This preponderance of evidence of the link between ovarian cancers and talcum was a key argument made by plantiffs’ attorneys in recent suits against Johnson & Johnson. They allege that the company knew of the risk but continued to market talcum-based products, including their famed baby powders and a version of the powder marketed for adults as Shower to Shower.

In one talcum-related suit, Johnson & Johnson paid out $72 million to a plaintiff in Missouri in early 2015. They were also ordered to pay $127 million in damages in another suit that concluded in June of 2016. Further suits continue to trickle in.
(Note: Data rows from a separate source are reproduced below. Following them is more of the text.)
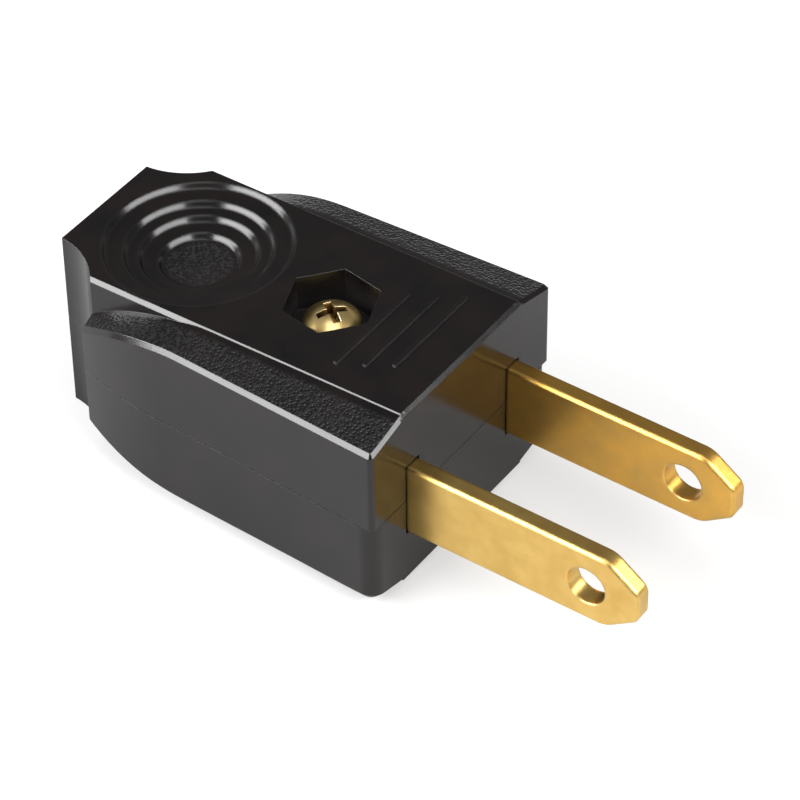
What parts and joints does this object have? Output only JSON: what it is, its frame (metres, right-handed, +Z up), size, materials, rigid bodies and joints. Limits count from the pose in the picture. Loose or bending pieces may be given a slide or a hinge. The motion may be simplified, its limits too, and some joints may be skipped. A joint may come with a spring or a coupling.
{
  "type": "electrical plug",
  "caption": "Small rewirable mains plug with parallel flat blades, a two-shell clamped body with rolled shoulders, a stepped thumb dish and a cord entry at the rear.",
  "frame": {"origin": "centre of the mating face, midway between the blades and on the parting plane of the shells", "axes": "+X out of the mating face along the blades, +Y across to the left blade, +Z up through the cover"},
  "size_m": [0.0519, 0.0226, 0.0167],
  "materials": {
    "shell_plastic": "glossy black moulded plastic",
    "blade_brass": "bright rolled brass with bevelled edges",
    "fastener_brass": "bright turned brass"
  },
  "bodies": {
    "root": {"cover_shell": "shell_plastic", "base_shell": "shell_plastic", "blade_left": "blade_brass", "blade_right": "blade_brass", "terminal_screw_left": "fastener_brass", "terminal_screw_right": "fastener_brass", "wire_washer_left": "fastener_brass", "wire_washer_right": "fastener_brass", "assembly_screw": "fastener_brass", "assembly_nut": "fastener_brass"}
  },
  "joints": []
}
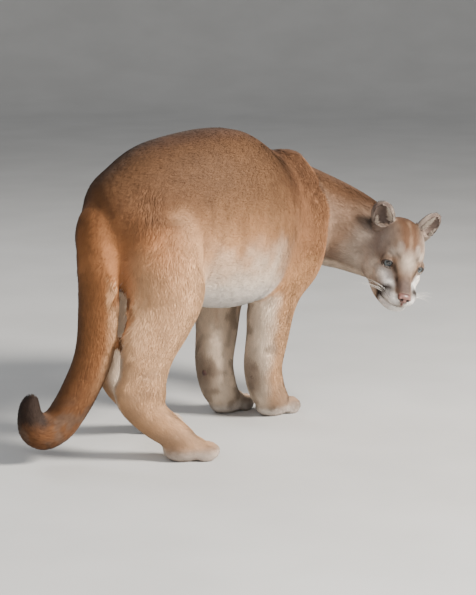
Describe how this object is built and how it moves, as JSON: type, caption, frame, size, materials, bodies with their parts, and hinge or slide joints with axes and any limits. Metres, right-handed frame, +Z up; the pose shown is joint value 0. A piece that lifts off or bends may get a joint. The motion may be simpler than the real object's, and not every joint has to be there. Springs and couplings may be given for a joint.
{
  "type": "cougar figure",
  "caption": "Life-size standing cougar with an arched back, low tail and head turned back over its right shoulder, for display on a level base.",
  "frame": {"origin": "centre of the bounding box at floor level, under the animal", "axes": "+X is the trunk's mean heading, +Y the animal's left, +Z up; the soles stand on z = 0"},
  "size_m": [1.0742, 0.4864, 0.7056],
  "materials": {
    "chest": "fur",
    "ear_left": "short hair",
    "ear_right": "short hair",
    "eye_left": "wet, smooth",
    "eye_right": "wet, smooth",
    "fore_left_foot": "fur",
    "fore_left_lower": "fur",
    "fore_left_upper": "fur",
    "fore_right_foot": "fur",
    "fore_right_lower": "fur",
    "fore_right_upper": "fur",
    "head": "short fur",
    "hind_left_foot": "fur",
    "hind_left_lower": "fur",
    "hind_left_upper": "fur",
    "hind_right_foot": "fur",
    "hind_right_lower": "fur",
    "hind_right_upper": "fur",
    "neck": "fur",
    "nose": "matt, slightly moist leather",
    "tail_base": "fur",
    "tail_middle": "fur",
    "tail_tip": "dark fur",
    "trunk": "fur"
  },
  "bodies": {
    "root": {"chest": "chest", "ear_left": "ear_left", "ear_right": "ear_right", "eye_left": "eye_left", "eye_right": "eye_right", "fore_left_foot": "fore_left_foot", "fore_left_lower": "fore_left_lower", "fore_left_upper": "fore_left_upper", "fore_right_foot": "fore_right_foot", "fore_right_lower": "fore_right_lower", "fore_right_upper": "fore_right_upper", "head": "head", "hind_left_foot": "hind_left_foot", "hind_left_lower": "hind_left_lower", "hind_left_upper": "hind_left_upper", "hind_right_foot": "hind_right_foot", "hind_right_lower": "hind_right_lower", "hind_right_upper": "hind_right_upper", "neck": "neck", "nose": "nose", "tail_base": "tail_base", "tail_middle": "tail_middle", "tail_tip": "tail_tip", "trunk": "trunk"}
  },
  "joints": []
}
Johnson & Johnson currently faces two class action suits and a growing number of individual damage suits from consumers who regularly used the company’s talcum-based products and later developed reproductive cancers.

Diana Shinske of Tampa, Florida is one of those individual plaintiffs. Ms. Shinske developed ovarian cancer after using Johnson & Johnson talcum powder as part of her daily hygiene routines. Her attorneys argue that Johnson & Johnson was aware of the studies that demonstrated a linkage between talcum powders, especially when applied to the pelvic region, and ovarian cancer, and that the firm is thus liable for damages. Johnson & Johnson, her attorneys argue, marketed their baby powder and Shower to Shower products specifically to women, the group most likely to suffer harm through using them, prioritizing profits over the health of consumers.

The current lawsuits come on the heels of a slew of costly judgments against Johnson & Johnson. Several of the company’s medical devices and prescription drugs have been recalled in recent years. Johnson & Johnson produced recalled DePuy hip replacements, power morcellation devices linked to spreading reproductive cancers, trans-vaginal mesh devices that have caused internal bleeding and organ damage, and the drugs Risperdal, Invega, and Xarelto. The company also faced a huge recall of over 288 million items including the popular over-the-counter medications Tylenol, Motrin, Zyrtec, and Benadryl due to concerns over improper manufacturing.